The Fedwire Funds Service, which moves trillions of dollars around the world daily, completed its first full day on a new international standard Monday without any major reported snafus.
The Federal Reserve payments system, which handles about $4.7 trillion in payments daily, began shifting late Sunday to the new ISO 20022 standard. While a spokesperson for the Fed declined to comment, banks and consultants reported a relatively smooth transition.
“It was (a) seamless upgrade for us,” Finzly CEO Booshan Rengachari said in a LinkedIn message. “Largely, I heard most of the banks swam through,” said Rengachari, whose firm advised financial institutions on upgrading for the new messaging format.
While most major banks upgraded their systems with internal resources to adapt to the new standard, many smaller banks relied on outside vendors to help them get ready for the change.
There was similar feedback from the Independent Community Bankers of America, which represents U.S. community and regional banks. Those smaller financial institutions got a boost from their recent experiences in adopting the Fed’s real-time payments system FedNow since its launch two years ago. Banks have also gradually adopted that new service.

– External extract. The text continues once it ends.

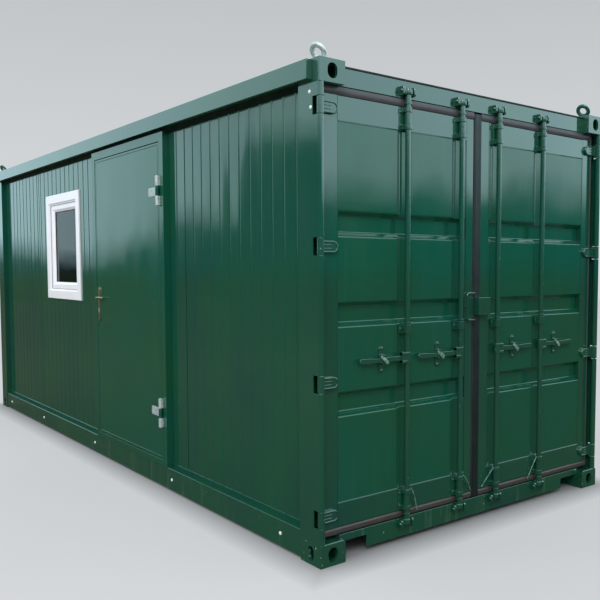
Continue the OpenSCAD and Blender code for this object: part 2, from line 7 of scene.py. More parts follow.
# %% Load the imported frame
import json
import math
import bmesh
import bpy
import numpy as np
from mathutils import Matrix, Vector

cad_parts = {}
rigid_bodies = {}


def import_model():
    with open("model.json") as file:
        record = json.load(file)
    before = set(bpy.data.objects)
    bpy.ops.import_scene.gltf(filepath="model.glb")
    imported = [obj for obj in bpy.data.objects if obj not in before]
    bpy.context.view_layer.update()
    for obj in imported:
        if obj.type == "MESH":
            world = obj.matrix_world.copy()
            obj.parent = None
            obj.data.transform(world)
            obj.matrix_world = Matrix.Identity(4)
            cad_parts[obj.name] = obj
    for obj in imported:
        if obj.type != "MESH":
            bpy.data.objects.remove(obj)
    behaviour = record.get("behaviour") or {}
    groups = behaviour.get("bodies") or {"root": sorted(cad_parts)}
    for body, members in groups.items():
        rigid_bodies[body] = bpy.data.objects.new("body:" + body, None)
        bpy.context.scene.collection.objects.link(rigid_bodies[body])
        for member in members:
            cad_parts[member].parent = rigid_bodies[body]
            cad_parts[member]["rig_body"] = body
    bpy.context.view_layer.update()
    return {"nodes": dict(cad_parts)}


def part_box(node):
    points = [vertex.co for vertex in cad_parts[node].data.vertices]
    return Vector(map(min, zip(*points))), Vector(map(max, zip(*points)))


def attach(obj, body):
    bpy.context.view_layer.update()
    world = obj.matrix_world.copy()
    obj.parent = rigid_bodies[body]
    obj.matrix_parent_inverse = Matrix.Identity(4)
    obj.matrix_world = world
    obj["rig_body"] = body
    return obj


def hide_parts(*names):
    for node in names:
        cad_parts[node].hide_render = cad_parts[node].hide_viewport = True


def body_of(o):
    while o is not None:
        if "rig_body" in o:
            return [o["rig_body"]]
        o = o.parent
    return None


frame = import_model()
SIDES = (("left", -1), ("right", 1))
scene = bpy.context.scene

# %% [markdown]
# ## Shapes as arrays
# A shape here is a pair: an array of points, and a list of faces. Most are a grid bent by a
# formula, or an outline carried along a path. Working on whole arrays keeps each formula to
# one line that can be read beside the drawing of the piece.

# %% Grids, outlines and paths
def grid(nu, nv, round_u=False, round_v=False):
    """Quads between nu by nv points; a round way joins its last row to its first."""
    i = np.arange(nu if round_u else nu - 1)[:, None]
    j = np.arange(nv if round_v else nv - 1)[None, :]
    a, b = (i + 1) % nu, (j + 1) % nv
    return np.stack([i * nv + j, a * nv + j, a * nv + b, i * nv + b], -1).reshape(-1, 4).tolist()

def join(*shapes):
    """Shapes put together: each face list is shifted past the points before it."""
    points, faces, start = [], [], 0
    for p, f in shapes:
        points.append(p)
        faces += [[k + start for k in face] for face in f]
        start += len(p)
    return np.concatenate(points), faces

def curve(*coordinates):
    """Points from an array, or one number, for each coordinate."""
    return np.stack(np.broadcast_arrays(*coordinates), -1)

def ends(rows, n):
    """The first and the last of a tube's rows of n points, as one face each."""
    return [list(range(n)), list(range((rows - 1) * n, rows * n))]

def rounded(w, h, r, n=4):
    """Rectangle w by h with corners of radius r: each corner is n + 1 points on its arc."""
    r = min(r, w / 2 - 1e-5, h / 2 - 1e-5)
    arcs = []
    for half_turns, sx, sy in ((0, 1, 1), (0.5, -1, 1), (1, -1, -1), (1.5, 1, -1)):
        t = np.linspace(0, math.pi / 2, n + 1) + half_turns * math.pi
        arcs.append(np.array([sx * (w / 2 - r), sy * (h / 2 - r)]) + r * curve(np.cos(t), np.sin(t)))
    return np.concatenate(arcs)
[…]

“Based on our discussions with the Federal Reserve and our own member feedback, the Fedwire Funds Service transition to ISO 20022 appears to have gone smoothly, with no issues reported as of Monday evening,” ICBA Senior Vice President Lance Noggle said by email. “This isn’t the first time community banks have encountered ISO 20022 — it’s also the format used by FedNow — so many were already familiar with the standard and well-prepared for the shift.”
The new ISO format is designed to let banks pass more data with each transaction and to enhance other capabilities, such as their fraud-fighting capacity. In addition, the new standard allows for better communication between bank systems worldwide, with particular benefits for cross-border transactions.
The Geneva-based International Organization for Standardization gave the world the ISO 20022 standard over two decades ago to encourage financial institutions around the world to embrace a more modern messaging system. Some 70 countries have already adopted the standard that provides operational efficiencies, more data-sharing and less outdated batch-processing.
The Federal Reserve began Fedwire’s migration to the new ISO standard over the weekend, with the central bank’s former Fedwire Application Interface Manual (FAIM) version operating for the last time on Friday.
“After the Fedwire Funds Service closes at 7 p.m. ET, the current format will no longer work and any FAIM-formatted messages you send will not be accepted and will be deleted during the migration weekend,” the Fed had said in one of many website posts that helped prepare the nation’s banks for the change.
U.S. banks have had years to prepare for the central bank’s shifting of Fedwire to the new standard, with the Fed issuing its first request for feedback on the new standard in 2018. At that time, it proposed that the transition occur in three phases between 2020 and 2023.
Eventually, the central bank had to delay that timing to 2025, and this year it postponed a prior March implementation date, likely because some U.S. banks weren’t prepared for the migration.
The new ISO format is designed to let banks pass more data with each transaction and to enhance other capabilities, such as their fraud-fighting capacity. In addition, the new standard allows for better communication between bank systems worldwide, with particular benefits for cross-border transactions.
Rengachari, whose firm is based in Charlotte, North Carolina, noted that for some banks there may be some overlap between the old and new systems for a while, creating inefficiencies. “Some banks are now dealing with two systems – one with old format and another that translates it, and it has created complexity for them,” he said.
The new ISO standard allows for links to other payments systems run by different organizations, such as the Belgium-based international cooperative Swift. That organization, which is a messaging system for global payments, has allowed users a more gradual conversion to the ISO standard, but is also moving toward a November 22 deadline to complete that transition.